Task statement: Write out all the data again, exactly as it stands.

____

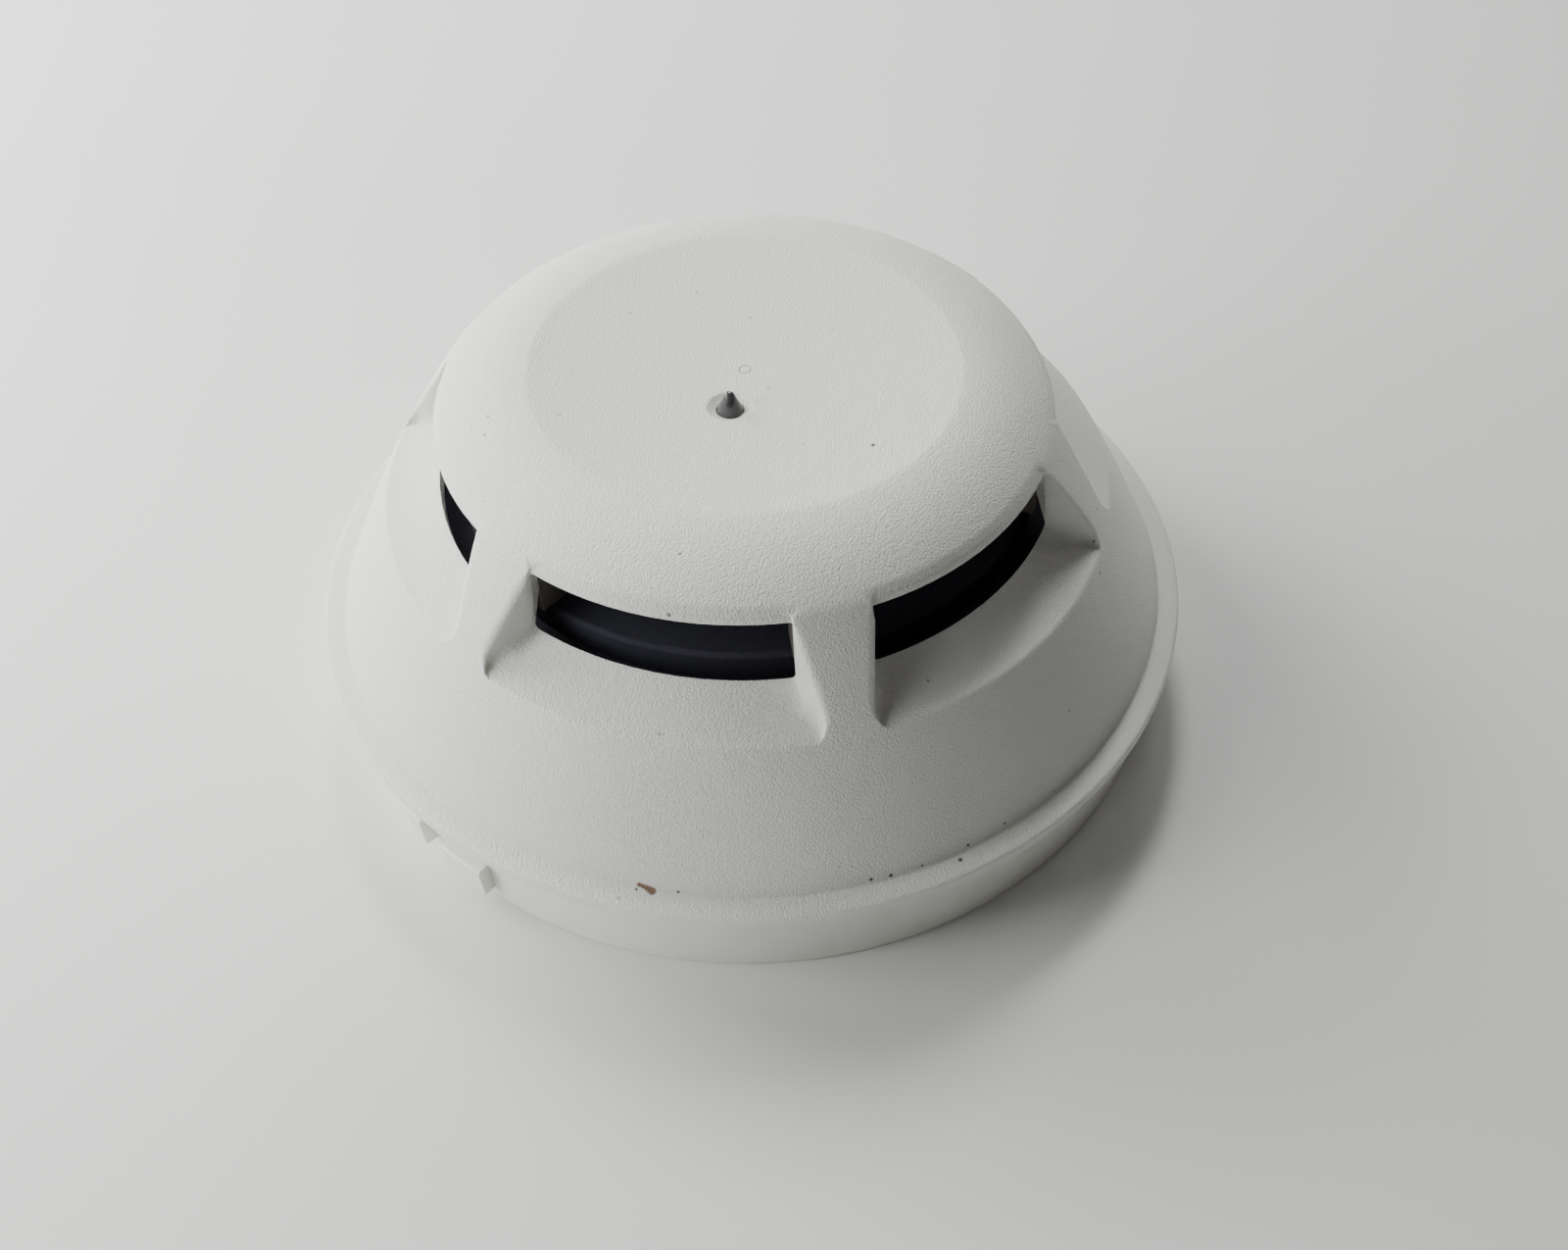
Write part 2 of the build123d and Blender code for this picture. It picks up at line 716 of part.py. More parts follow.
# ---------------------------------------------------------------- electronics
def package(length, width, height):
    """Moulded package on the board with its top edges eased."""
    body = block(length, width, board_top, board_top + height)
    return chamfer(body.edges().group_by(Axis.Z)[-1], package_edge)


def make_control_chip():
    """Small-outline chip with bent pins along both long sides."""
    body = block(chip_length, chip_width, board_top + chip_pin_thickness, board_top + chip_height)
    body = chamfer(body.edges().group_by(Axis.Z)[-1], chip_edge)
    knee = board_top + chip_height / 2
    path = Polyline(
        (chip_width / 2 - chip_edge, knee),
        (chip_width / 2 + chip_pin_reach / 3, knee),
        (chip_width / 2 + chip_pin_reach / 2, board_top + chip_pin_thickness / 2),
        (chip_width / 2 + chip_pin_reach, board_top + chip_pin_thickness / 2),
    )
    pin = extrude(Plane.YZ.offset(-chip_pin_width / 2) * trace(path, chip_pin_thickness), chip_pin_width)
    first_pin = -chip_pin_pitch * (chip_pin_count - 1) / 2
    for number in range(chip_pin_count):
        for turn in (0, 180):
            body += Rot(0, 0, turn) * Pos(first_pin + number * chip_pin_pitch, 0, 0) * pin
    return Pos(chip_x, chip_y, 0) * body


def make_electrolytic_capacitor():
    """Aluminium can on a square moulded base."""
    base = block(can_base_width, can_base_width, board_top, board_top + can_base_height)
    base = chamfer(base.edges().filter_by(Axis.Z).group_by(Axis.X)[-1], can_base_height)
    can = rod(can_radius, board_top + can_base_height, board_top + can_base_height + can_height)
    can = fillet(can.edges().group_by(Axis.Z)[-1], can_round)
    return Pos(can_x, can_y, 0) * (base + can)


def make_crystal():
    """Low metal can of the timing crystal, with round ends."""
    plan = SlotOverall(crystal_length, crystal_width)
    can = Pos(crystal_x, crystal_y, board_top) * extrude(plan, crystal_height)
    return fillet(can.edges().group_by(Axis.Z)[-1], package_edge)


def make_transistors():
    """Small switching transistors in a row."""
    body = package(transistor_length, transistor_width, transistor_height)
    first = -transistor_pitch * (transistor_count - 1) / 2
    return group(
        Pos(transistor_x, first + number * transistor_pitch, 0) * body
        for number in range(transistor_count)
    )


def make_small_parts(x, rows, height):
    """Two columns of little chip parts, such as resistors."""
    body = block(chip_part_length, chip_part_width, board_top, board_top + height)
    return group(
        Pos(x + side * small_part_pitch / 2, small_part_y + row * small_part_pitch, 0) * body
        for side in (-1, 1)
        for row in range(rows)
    )


def reed_height():
    """Height of the reed switch's own axis."""
    return board_top + reed_lift + reed_radius


def make_reed_switch():
    """Sealed glass tube of the magnet-operated test switch."""
    tube = Rot(0, 90, 0) * Cylinder(reed_radius, reed_length)
    tube = fillet(tube.edges().filter_by(GeomType.CIRCLE), reed_round)
    return reed_place * Pos(0, 0, reed_height()) * tube


def make_reed_leads():
    """Bent leads of the reed switch, down through the board."""
    start = reed_length / 2
    path = FilletPolyline(
        (start, 0, reed_height()),
        (start + reed_lead_run, 0, reed_height()),
        (start + reed_lead_run, 0, board_bottom - lead_tail),
        radius=reed_lead_bend,
    )
    lead = sweep(Plane(path @ 0, z_dir=path % 0) * Circle(reed_lead_radius), path)
    return group(reed_place * Rot(0, 0, turn) * lead for turn in (0, 180))


# ---------------------------------------------------------------- all the pieces
sensor_bead_bottom = shield_top + sensor_collar_height + sensor_bead_lift
reference_bead_bottom = board_top + reference_bead_lift
nodes = {
    "outer_cover": make_outer_cover(),
    "back_housing": make_back_housing(),
    "inner_shield": make_inner_shield(),
    "light_pipe": make_light_pipe(),
    "status_led": make_status_led(),
    "circuit_board": make_circuit_board(),
    "sensing_thermistor": make_bead(sensor_place, sensor_bead_bottom),
    "sensing_leads": make_leads(sensor_place, sensor_bead_bottom),
    "reference_thermistor": make_bead(reference_place, reference_bead_bottom),
    "reference_leads": make_leads(reference_place, reference_bead_bottom),
    "contact_screws": make_contact_screws(),
    "contact_nuts": make_contact_nuts(),
    "shield_screws": make_shield_screws(),
    "control_chip": make_control_chip(),
    "bridge_rectifier": Pos(bridge_x, bridge_y, 0) * package(bridge_length, bridge_width, bridge_height),
    "surge_clamp": Pos(clamp_x, clamp_y, 0) * package(clamp_length, clamp_width, clamp_height),
    "electrolytic_capacitor": make_electrolytic_capacitor(),
    "timing_crystal": make_crystal(),
    "transistors": make_transistors(),
    "resistors": make_small_parts(resistor_x, resistor_rows, resistor_height),
    "ceramic_capacitors": make_small_parts(capacitor_x, capacitor_rows, capacitor_height),
    "reed_switch": make_reed_switch(),
    "reed_leads": make_reed_leads(),
}
for number, angle in enumerate(around(contact_count, first_contact_angle), start=1):
    nodes[f"contact_blade_{number}"] = make_contact_blade(angle)

os.makedirs("parts", exist_ok=True)
for name, shape in nodes.items():
    export_step(shape, f"parts/{name}.step")
    print(name, len(shape.solids()), round(shape.volume, 1))
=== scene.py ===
# %% [markdown]
# A plug-in heat detector head, dressed around its CAD model.
# The CAD model is loaded first and never moved, so every surface and finish below
# shares its frame: metres, with Z along the head's axis and z = 0 at the skirt's rim.
# New surfaces are worked out in millimetres, the unit a toolmaker would use, and are
# scaled once when they become a mesh.

# %% Load the frame and keep its box
from math import cos, pi, radians, sin

import bmesh
import bpy
import numpy as np
from mathutils import Matrix, Vector


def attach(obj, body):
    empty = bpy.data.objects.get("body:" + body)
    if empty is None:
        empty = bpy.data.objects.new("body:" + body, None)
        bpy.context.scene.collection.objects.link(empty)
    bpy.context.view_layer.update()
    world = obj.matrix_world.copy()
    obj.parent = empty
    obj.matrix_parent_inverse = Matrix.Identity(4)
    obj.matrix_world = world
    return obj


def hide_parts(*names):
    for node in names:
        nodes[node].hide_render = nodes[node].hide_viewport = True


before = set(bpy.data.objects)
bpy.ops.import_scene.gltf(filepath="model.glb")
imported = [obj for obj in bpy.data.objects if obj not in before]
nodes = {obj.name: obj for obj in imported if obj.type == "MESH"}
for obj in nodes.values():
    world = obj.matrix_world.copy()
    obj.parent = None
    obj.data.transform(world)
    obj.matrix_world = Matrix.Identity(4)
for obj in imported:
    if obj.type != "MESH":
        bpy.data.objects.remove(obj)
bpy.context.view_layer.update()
MM = 0.001

# %% [markdown]
# The camera stands about 19 cm from the head, high over its front right side, and is
# rolled a little, as a hand-held one is. Its view is the part of a wider one that lies
# left of the middle and above it, which is what a lens shift gives.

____

Full response:
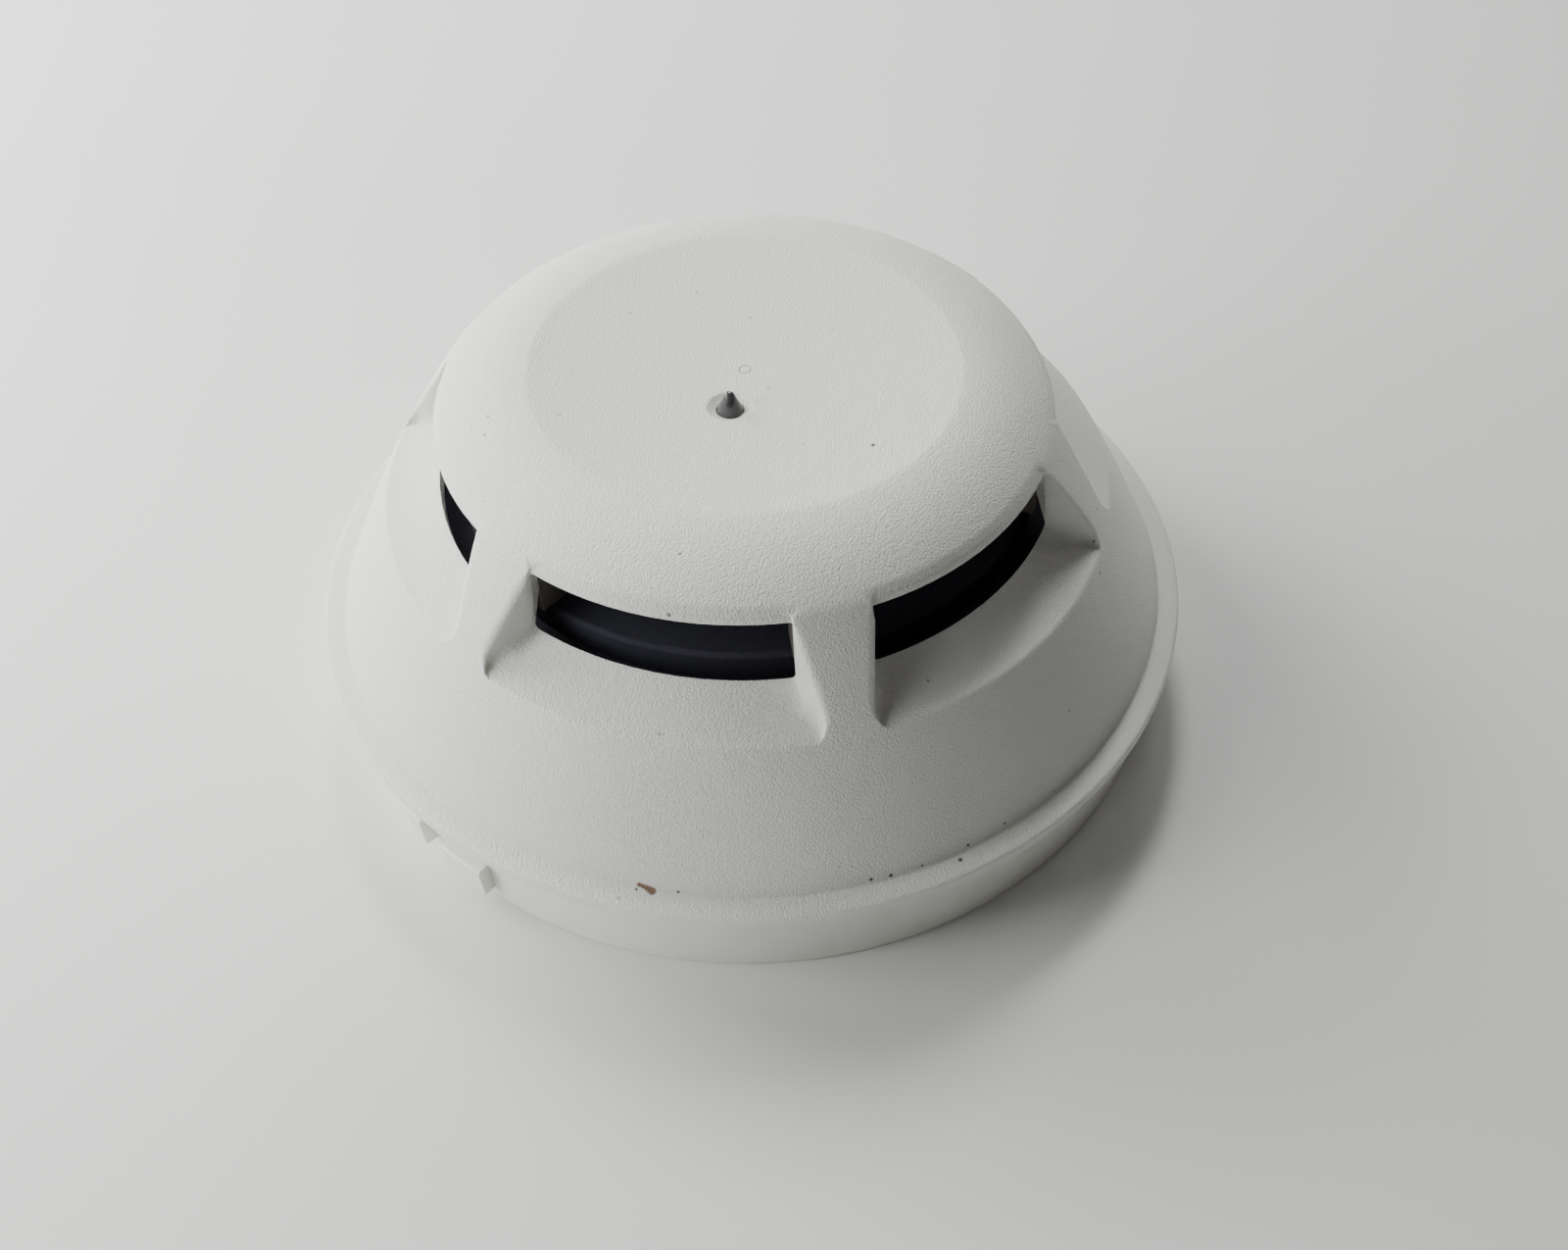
Write part 2 of the build123d and Blender code for this picture. It picks up at line 716 of part.py. More parts follow.
# ---------------------------------------------------------------- electronics
def package(length, width, height):
    """Moulded package on the board with its top edges eased."""
    body = block(length, width, board_top, board_top + height)
    return chamfer(body.edges().group_by(Axis.Z)[-1], package_edge)


def make_control_chip():
    """Small-outline chip with bent pins along both long sides."""
    body = block(chip_length, chip_width, board_top + chip_pin_thickness, board_top + chip_height)
    body = chamfer(body.edges().group_by(Axis.Z)[-1], chip_edge)
    knee = board_top + chip_height / 2
    path = Polyline(
        (chip_width / 2 - chip_edge, knee),
        (chip_width / 2 + chip_pin_reach / 3, knee),
        (chip_width / 2 + chip_pin_reach / 2, board_top + chip_pin_thickness / 2),
        (chip_width / 2 + chip_pin_reach, board_top + chip_pin_thickness / 2),
    )
    pin = extrude(Plane.YZ.offset(-chip_pin_width / 2) * trace(path, chip_pin_thickness), chip_pin_width)
    first_pin = -chip_pin_pitch * (chip_pin_count - 1) / 2
    for number in range(chip_pin_count):
        for turn in (0, 180):
            body += Rot(0, 0, turn) * Pos(first_pin + number * chip_pin_pitch, 0, 0) * pin
    return Pos(chip_x, chip_y, 0) * body


def make_electrolytic_capacitor():
    """Aluminium can on a square moulded base."""
    base = block(can_base_width, can_base_width, board_top, board_top + can_base_height)
    base = chamfer(base.edges().filter_by(Axis.Z).group_by(Axis.X)[-1], can_base_height)
    can = rod(can_radius, board_top + can_base_height, board_top + can_base_height + can_height)
    can = fillet(can.edges().group_by(Axis.Z)[-1], can_round)
    return Pos(can_x, can_y, 0) * (base + can)


def make_crystal():
    """Low metal can of the timing crystal, with round ends."""
    plan = SlotOverall(crystal_length, crystal_width)
    can = Pos(crystal_x, crystal_y, board_top) * extrude(plan, crystal_height)
    return fillet(can.edges().group_by(Axis.Z)[-1], package_edge)


def make_transistors():
    """Small switching transistors in a row."""
    body = package(transistor_length, transistor_width, transistor_height)
    first = -transistor_pitch * (transistor_count - 1) / 2
    return group(
        Pos(transistor_x, first + number * transistor_pitch, 0) * body
        for number in range(transistor_count)
    )


def make_small_parts(x, rows, height):
    """Two columns of little chip parts, such as resistors."""
    body = block(chip_part_length, chip_part_width, board_top, board_top + height)
    return group(
        Pos(x + side * small_part_pitch / 2, small_part_y + row * small_part_pitch, 0) * body
        for side in (-1, 1)
        for row in range(rows)
    )


def reed_height():
    """Height of the reed switch's own axis."""
    return board_top + reed_lift + reed_radius


def make_reed_switch():
    """Sealed glass tube of the magnet-operated test switch."""
    tube = Rot(0, 90, 0) * Cylinder(reed_radius, reed_length)
    tube = fillet(tube.edges().filter_by(GeomType.CIRCLE), reed_round)
    return reed_place * Pos(0, 0, reed_height()) * tube


def make_reed_leads():
    """Bent leads of the reed switch, down through the board."""
    start = reed_length / 2
    path = FilletPolyline(
        (start, 0, reed_height()),
        (start + reed_lead_run, 0, reed_height()),
        (start + reed_lead_run, 0, board_bottom - lead_tail),
        radius=reed_lead_bend,
    )
    lead = sweep(Plane(path @ 0, z_dir=path % 0) * Circle(reed_lead_radius), path)
    return group(reed_place * Rot(0, 0, turn) * lead for turn in (0, 180))


# ---------------------------------------------------------------- all the pieces
sensor_bead_bottom = shield_top + sensor_collar_height + sensor_bead_lift
reference_bead_bottom = board_top + reference_bead_lift
nodes = {
    "outer_cover": make_outer_cover(),
    "back_housing": make_back_housing(),
    "inner_shield": make_inner_shield(),
    "light_pipe": make_light_pipe(),
    "status_led": make_status_led(),
    "circuit_board": make_circuit_board(),
    "sensing_thermistor": make_bead(sensor_place, sensor_bead_bottom),
    "sensing_leads": make_leads(sensor_place, sensor_bead_bottom),
    "reference_thermistor": make_bead(reference_place, reference_bead_bottom),
    "reference_leads": make_leads(reference_place, reference_bead_bottom),
    "contact_screws": make_contact_screws(),
    "contact_nuts": make_contact_nuts(),
    "shield_screws": make_shield_screws(),
    "control_chip": make_control_chip(),
    "bridge_rectifier": Pos(bridge_x, bridge_y, 0) * package(bridge_length, bridge_width, bridge_height),
    "surge_clamp": Pos(clamp_x, clamp_y, 0) * package(clamp_length, clamp_width, clamp_height),
    "electrolytic_capacitor": make_electrolytic_capacitor(),
    "timing_crystal": make_crystal(),
    "transistors": make_transistors(),
    "resistors": make_small_parts(resistor_x, resistor_rows, resistor_height),
    "ceramic_capacitors": make_small_parts(capacitor_x, capacitor_rows, capacitor_height),
    "reed_switch": make_reed_switch(),
    "reed_leads": make_reed_leads(),
}
for number, angle in enumerate(around(contact_count, first_contact_angle), start=1):
    nodes[f"contact_blade_{number}"] = make_contact_blade(angle)

os.makedirs("parts", exist_ok=True)
for name, shape in nodes.items():
    export_step(shape, f"parts/{name}.step")
    print(name, len(shape.solids()), round(shape.volume, 1))
=== scene.py ===
# %% [markdown]
# A plug-in heat detector head, dressed around its CAD model.
# The CAD model is loaded first and never moved, so every surface and finish below
# shares its frame: metres, with Z along the head's axis and z = 0 at the skirt's rim.
# New surfaces are worked out in millimetres, the unit a toolmaker would use, and are
# scaled once when they become a mesh.

# %% Load the frame and keep its box
from math import cos, pi, radians, sin

import bmesh
import bpy
import numpy as np
from mathutils import Matrix, Vector


def attach(obj, body):
    empty = bpy.data.objects.get("body:" + body)
    if empty is None:
        empty = bpy.data.objects.new("body:" + body, None)
        bpy.context.scene.collection.objects.link(empty)
    bpy.context.view_layer.update()
    world = obj.matrix_world.copy()
    obj.parent = empty
    obj.matrix_parent_inverse = Matrix.Identity(4)
    obj.matrix_world = world
    return obj


def hide_parts(*names):
    for node in names:
        nodes[node].hide_render = nodes[node].hide_viewport = True


before = set(bpy.data.objects)
bpy.ops.import_scene.gltf(filepath="model.glb")
imported = [obj for obj in bpy.data.objects if obj not in before]
nodes = {obj.name: obj for obj in imported if obj.type == "MESH"}
for obj in nodes.values():
    world = obj.matrix_world.copy()
    obj.parent = None
    obj.data.transform(world)
    obj.matrix_world = Matrix.Identity(4)
for obj in imported:
    if obj.type != "MESH":
        bpy.data.objects.remove(obj)
bpy.context.view_layer.update()
MM = 0.001

# %% [markdown]
# The camera stands about 19 cm from the head, high over its front right side, and is
# rolled a little, as a hand-held one is. Its view is the part of a wider one that lies
# left of the middle and above it, which is what a lens shift gives.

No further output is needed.